Full problem statement

The full problem we were trying to solve has an additional feature - a rechunking step where each variable gets one more element appended to the end of the array, and then immediately rechunked to merge that length 1 chunk back into the final chunk of the array. This is done by xGCM to deal with boundary conditions, but the only part relevant for this issue is that it's practically a no-op but is nevertheless enough to mean the overall graph is technically no longer "blockwise".

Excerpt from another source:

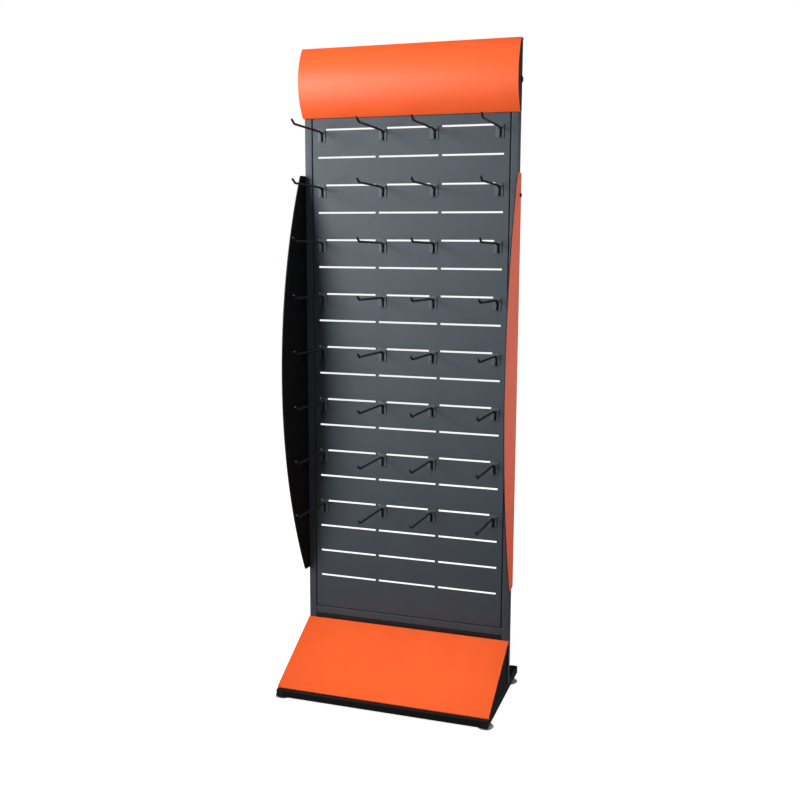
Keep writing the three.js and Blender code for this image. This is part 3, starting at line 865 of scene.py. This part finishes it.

What specifically goes wrong

This computation displays a number of failure modes when executed with dask.distributed.

General considerations

I think this problem is a useful benchmark because it exposes multiple failure modes of the dask.distributed scheduler at once, whilst also allowing you to switch any of these problems off or on by slight changes to the problem definition.

Links

Benchmarks

jrbourbeau commented 1 year ago

Might be a lot better after Gabe's fixes but I haven't tried this yet

We've been running a benchmark that's very similar to your use case and when Gabe's worker saturation is enabled we've see the benchmark run ~75% faster while using ~60% less memory. I'd be interested to see what impact this has on your real-world workload. Happy to help out here however I can @TomNicholas

DrTodd13 commented 1 year ago

The Ramba team has spent some time looking into this example. We didn't previously have the pad function but we implemented it and got this example working with Ramba. With a 4 node cluster with 36 cores per node (2 sockets) and 128GB of memory per node, with data size 5000x5000x300 we are seeing about 5s for ramba and about 65s for dask. Ramba seems to scale quite linearly and we can go up to 5000x5000x600 on these machines in main memory without thrashing. So, if your cluster is big enough then in terms of an in-memory solution ramba seems to be quite a bit faster than dask even if we reduce dask by 75% as in the above comment.

TomNicholas commented 1 year ago

Here's a statement of the full problem (including padding and rechunking) in xarray code, and how cubed performs on it (see the benchmark-vorticity.ipynb) notebook. cc @tomwhite


@DrTodd13 sorry for not replying, that sounds cool! I would love to try and run the same problem with ramba inside xarray, and get a 3-way dask vs cubed vs ramba comparison going.